South East View of Windsor Castle
Coloured engravingpublished 28 July 1783
- About the work
About the artist
George Robertson was a landscape painter, who worked largely in watercolour. He also produced history paintings showing grand scenes from classical mythology or the Bible, and important historical events. He was born in London and studied there at Shipley’s Academy on the Strand (established in 1753) and in Italy. He later played an important role in the training of artists, prior to the foundation of the Royal Academy in 1765. In 1774, Robertson accompanied the historian William Beckford to Jamaica, where he painted six landscapes, which were later engraved. He exhibited at both the Royal Academy and the Society of Artists.

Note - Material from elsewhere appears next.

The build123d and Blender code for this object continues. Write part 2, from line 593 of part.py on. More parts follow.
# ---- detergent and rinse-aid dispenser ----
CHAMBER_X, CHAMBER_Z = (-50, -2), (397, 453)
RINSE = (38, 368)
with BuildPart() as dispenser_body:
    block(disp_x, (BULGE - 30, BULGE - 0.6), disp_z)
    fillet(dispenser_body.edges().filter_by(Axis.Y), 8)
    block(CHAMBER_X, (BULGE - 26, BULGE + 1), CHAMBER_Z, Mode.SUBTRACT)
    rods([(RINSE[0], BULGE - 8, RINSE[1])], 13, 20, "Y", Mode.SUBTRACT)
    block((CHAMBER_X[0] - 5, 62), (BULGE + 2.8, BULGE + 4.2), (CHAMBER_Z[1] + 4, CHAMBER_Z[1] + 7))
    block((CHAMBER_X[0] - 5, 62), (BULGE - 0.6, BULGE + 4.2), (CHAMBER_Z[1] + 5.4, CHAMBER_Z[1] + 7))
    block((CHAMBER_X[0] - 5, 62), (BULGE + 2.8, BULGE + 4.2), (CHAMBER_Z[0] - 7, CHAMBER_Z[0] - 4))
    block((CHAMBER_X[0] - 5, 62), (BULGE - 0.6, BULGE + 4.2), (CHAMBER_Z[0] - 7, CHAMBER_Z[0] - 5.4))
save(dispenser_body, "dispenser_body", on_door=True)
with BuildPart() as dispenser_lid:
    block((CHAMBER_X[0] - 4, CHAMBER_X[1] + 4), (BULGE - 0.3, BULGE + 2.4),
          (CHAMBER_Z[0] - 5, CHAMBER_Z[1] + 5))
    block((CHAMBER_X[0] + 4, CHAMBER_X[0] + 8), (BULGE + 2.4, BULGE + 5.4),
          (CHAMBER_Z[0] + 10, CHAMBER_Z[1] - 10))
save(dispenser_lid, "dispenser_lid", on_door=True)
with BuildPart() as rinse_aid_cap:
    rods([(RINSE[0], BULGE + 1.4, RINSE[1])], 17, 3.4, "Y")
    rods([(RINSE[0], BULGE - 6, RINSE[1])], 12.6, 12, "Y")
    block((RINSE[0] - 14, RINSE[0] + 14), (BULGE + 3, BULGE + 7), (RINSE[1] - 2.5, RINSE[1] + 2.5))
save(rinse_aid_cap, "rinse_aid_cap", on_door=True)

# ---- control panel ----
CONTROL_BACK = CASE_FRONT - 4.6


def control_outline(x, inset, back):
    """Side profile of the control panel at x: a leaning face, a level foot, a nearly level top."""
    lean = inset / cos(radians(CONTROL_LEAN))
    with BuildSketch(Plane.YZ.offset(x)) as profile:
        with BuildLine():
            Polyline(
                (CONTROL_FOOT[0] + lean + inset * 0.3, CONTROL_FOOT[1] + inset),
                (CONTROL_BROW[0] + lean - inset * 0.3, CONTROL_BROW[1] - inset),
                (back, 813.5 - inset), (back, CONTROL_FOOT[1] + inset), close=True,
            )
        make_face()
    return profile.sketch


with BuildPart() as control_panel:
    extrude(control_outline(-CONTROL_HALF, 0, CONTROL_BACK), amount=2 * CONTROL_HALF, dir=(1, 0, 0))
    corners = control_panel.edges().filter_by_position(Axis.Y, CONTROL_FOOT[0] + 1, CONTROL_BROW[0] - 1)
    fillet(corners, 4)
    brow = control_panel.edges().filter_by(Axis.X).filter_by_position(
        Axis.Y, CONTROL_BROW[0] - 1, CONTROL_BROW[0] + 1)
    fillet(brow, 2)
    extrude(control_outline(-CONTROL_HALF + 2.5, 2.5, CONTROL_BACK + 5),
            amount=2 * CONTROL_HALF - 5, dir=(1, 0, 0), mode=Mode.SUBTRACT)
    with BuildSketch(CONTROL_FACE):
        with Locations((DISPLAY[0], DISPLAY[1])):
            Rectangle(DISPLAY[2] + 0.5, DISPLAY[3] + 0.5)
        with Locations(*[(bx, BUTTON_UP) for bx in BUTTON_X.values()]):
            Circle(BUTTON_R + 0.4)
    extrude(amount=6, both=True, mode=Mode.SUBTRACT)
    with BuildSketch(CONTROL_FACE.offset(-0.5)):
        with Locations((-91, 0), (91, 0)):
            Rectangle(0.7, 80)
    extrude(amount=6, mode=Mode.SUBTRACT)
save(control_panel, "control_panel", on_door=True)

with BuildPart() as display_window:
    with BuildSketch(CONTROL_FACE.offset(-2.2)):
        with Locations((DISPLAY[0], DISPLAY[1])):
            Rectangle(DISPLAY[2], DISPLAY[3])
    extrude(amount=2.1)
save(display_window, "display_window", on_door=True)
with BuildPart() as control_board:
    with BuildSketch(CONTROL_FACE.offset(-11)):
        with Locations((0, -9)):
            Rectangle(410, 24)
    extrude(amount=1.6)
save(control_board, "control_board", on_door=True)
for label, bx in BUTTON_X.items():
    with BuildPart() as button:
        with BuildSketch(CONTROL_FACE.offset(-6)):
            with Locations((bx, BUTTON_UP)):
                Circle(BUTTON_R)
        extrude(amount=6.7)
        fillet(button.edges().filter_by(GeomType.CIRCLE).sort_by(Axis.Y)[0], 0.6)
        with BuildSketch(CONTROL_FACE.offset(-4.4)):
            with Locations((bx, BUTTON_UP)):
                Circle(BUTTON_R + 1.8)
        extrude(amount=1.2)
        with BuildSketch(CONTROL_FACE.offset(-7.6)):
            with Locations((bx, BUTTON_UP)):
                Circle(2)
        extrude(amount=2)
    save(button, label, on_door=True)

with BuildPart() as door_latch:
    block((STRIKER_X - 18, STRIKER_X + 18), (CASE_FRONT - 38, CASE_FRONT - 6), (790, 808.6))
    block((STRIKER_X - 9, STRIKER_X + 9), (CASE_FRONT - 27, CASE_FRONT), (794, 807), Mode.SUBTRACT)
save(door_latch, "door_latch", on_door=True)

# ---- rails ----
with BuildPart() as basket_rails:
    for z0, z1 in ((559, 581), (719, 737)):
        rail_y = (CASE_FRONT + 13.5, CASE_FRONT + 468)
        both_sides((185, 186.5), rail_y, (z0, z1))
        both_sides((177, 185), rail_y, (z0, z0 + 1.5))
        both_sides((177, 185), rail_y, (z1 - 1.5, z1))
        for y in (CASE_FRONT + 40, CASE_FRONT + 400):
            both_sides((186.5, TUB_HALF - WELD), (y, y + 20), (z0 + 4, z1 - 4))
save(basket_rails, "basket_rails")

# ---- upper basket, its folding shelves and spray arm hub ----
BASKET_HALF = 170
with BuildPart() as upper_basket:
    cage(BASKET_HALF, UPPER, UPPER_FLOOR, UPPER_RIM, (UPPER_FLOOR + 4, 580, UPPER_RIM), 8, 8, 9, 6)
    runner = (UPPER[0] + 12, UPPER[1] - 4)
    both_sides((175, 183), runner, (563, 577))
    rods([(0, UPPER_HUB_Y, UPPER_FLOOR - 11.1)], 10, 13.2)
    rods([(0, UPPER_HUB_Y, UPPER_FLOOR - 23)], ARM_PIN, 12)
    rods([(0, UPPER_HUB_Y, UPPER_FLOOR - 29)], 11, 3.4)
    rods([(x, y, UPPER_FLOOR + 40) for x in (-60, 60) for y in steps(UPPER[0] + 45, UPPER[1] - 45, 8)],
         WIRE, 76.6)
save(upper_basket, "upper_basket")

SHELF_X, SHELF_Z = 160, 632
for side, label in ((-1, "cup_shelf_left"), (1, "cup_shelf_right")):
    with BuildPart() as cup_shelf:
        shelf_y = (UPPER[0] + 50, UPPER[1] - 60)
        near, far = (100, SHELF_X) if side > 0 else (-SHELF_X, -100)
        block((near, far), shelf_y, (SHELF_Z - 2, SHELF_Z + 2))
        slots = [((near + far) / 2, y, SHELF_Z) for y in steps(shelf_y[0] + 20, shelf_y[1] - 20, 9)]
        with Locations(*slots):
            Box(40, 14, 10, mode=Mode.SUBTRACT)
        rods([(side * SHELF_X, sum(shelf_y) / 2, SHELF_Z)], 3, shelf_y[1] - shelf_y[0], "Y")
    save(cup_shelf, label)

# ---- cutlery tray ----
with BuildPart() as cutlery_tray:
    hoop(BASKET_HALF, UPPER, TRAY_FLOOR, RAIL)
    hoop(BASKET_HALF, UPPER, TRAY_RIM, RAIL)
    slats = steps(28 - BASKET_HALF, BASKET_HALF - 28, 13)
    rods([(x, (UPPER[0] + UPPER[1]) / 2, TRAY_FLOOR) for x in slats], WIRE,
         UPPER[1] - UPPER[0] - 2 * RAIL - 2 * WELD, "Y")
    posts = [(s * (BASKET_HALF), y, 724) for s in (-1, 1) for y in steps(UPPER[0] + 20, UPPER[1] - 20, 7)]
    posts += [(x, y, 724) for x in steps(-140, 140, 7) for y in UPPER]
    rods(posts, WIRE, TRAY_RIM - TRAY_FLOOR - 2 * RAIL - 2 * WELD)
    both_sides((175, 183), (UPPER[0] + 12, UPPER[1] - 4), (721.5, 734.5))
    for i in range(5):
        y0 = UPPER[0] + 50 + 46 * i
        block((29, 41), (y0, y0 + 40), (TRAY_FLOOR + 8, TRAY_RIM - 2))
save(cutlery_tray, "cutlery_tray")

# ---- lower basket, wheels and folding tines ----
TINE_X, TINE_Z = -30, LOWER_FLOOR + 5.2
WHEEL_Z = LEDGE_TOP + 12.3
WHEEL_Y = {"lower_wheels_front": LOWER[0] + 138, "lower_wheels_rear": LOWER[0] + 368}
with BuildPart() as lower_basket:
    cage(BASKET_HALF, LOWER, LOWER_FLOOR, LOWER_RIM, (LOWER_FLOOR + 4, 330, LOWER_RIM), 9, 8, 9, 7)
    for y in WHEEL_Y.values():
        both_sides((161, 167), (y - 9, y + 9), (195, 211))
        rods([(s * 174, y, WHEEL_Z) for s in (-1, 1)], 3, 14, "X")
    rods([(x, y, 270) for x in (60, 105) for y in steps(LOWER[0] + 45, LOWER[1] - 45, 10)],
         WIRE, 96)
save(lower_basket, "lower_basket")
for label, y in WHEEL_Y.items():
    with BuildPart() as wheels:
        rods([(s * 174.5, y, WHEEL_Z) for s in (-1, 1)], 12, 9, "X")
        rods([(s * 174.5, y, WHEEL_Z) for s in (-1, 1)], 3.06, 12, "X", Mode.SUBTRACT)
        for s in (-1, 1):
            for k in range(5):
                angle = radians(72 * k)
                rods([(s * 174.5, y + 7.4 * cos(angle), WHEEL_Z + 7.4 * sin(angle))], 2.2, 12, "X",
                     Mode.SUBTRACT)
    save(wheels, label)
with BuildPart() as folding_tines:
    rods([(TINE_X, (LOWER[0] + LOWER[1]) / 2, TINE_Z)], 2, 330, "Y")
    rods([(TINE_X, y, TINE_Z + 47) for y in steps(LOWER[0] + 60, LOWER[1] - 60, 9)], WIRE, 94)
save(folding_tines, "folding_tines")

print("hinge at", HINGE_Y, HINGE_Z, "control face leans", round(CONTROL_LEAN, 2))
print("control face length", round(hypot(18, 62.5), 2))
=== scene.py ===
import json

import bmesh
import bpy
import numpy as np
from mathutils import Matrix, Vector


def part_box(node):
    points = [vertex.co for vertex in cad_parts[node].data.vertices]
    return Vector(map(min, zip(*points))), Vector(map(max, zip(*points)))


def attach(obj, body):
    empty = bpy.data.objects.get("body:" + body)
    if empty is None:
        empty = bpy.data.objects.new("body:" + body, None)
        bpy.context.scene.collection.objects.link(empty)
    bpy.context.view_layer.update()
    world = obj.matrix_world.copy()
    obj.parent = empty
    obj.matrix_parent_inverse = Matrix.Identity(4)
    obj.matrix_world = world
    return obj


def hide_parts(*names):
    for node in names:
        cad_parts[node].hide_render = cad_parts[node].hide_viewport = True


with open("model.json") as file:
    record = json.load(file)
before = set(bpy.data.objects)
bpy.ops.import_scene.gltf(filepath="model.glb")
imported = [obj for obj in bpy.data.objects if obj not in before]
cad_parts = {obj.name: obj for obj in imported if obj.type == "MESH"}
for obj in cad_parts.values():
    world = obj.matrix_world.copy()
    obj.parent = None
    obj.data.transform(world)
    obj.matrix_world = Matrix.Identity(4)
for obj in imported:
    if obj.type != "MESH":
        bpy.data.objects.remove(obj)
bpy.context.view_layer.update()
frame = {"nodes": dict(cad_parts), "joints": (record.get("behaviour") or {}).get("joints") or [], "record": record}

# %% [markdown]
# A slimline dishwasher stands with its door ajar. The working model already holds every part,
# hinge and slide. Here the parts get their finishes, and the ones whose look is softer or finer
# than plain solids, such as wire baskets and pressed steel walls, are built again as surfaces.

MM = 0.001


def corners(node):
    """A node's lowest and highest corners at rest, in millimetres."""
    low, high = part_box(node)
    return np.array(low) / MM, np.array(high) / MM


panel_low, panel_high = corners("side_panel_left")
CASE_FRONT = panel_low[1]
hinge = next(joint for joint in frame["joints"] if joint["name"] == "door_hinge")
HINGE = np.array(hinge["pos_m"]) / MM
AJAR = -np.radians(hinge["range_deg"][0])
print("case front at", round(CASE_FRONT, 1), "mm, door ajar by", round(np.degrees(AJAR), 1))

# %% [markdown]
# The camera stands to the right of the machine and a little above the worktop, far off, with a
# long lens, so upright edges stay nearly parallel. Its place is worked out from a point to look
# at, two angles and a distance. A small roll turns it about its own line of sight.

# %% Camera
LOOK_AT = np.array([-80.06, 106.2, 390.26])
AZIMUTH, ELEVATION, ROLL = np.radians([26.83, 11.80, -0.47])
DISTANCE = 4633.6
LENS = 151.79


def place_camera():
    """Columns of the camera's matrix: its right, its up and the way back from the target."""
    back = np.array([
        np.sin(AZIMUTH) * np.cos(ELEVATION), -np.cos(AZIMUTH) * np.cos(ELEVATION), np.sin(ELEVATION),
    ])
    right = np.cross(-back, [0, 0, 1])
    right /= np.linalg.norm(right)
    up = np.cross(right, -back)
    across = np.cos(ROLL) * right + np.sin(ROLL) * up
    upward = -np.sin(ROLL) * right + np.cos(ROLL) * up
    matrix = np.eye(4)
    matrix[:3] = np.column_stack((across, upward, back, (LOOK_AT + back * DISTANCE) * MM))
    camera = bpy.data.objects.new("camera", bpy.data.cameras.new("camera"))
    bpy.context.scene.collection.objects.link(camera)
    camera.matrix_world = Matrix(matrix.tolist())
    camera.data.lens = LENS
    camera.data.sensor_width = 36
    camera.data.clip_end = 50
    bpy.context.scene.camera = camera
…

Robertson died in 1788 at his home near Elephant and Castle, in London.
London-born engraver James Fittler exhibited two sketches at the Free Society of Artists, aged 17. He studied engraving at the Royal Academy Schools from 21 and exhibited there between 1788 and 1824, becoming an associate in 1800. He was later appointed marine engraver to George III. He contributed to Boydell’s ‘Shakespeare Gallery’ and co-published ‘Views of Weymouth’ (1790-91) and (with Robert Bowyer) an illustrated bible (1795), losing some £1500 in the later venture. He published engravings for John Claude Nattes's ‘Scotia Depicta’ (1804) and made reproductions of Raphael's ‘Cartoons’ (1810). His last published works illustrated Thomas Frognall Dibdin's ‘Account of the Mansion, Books, and Pictures, at Althorp’ (1822). He died aged 77.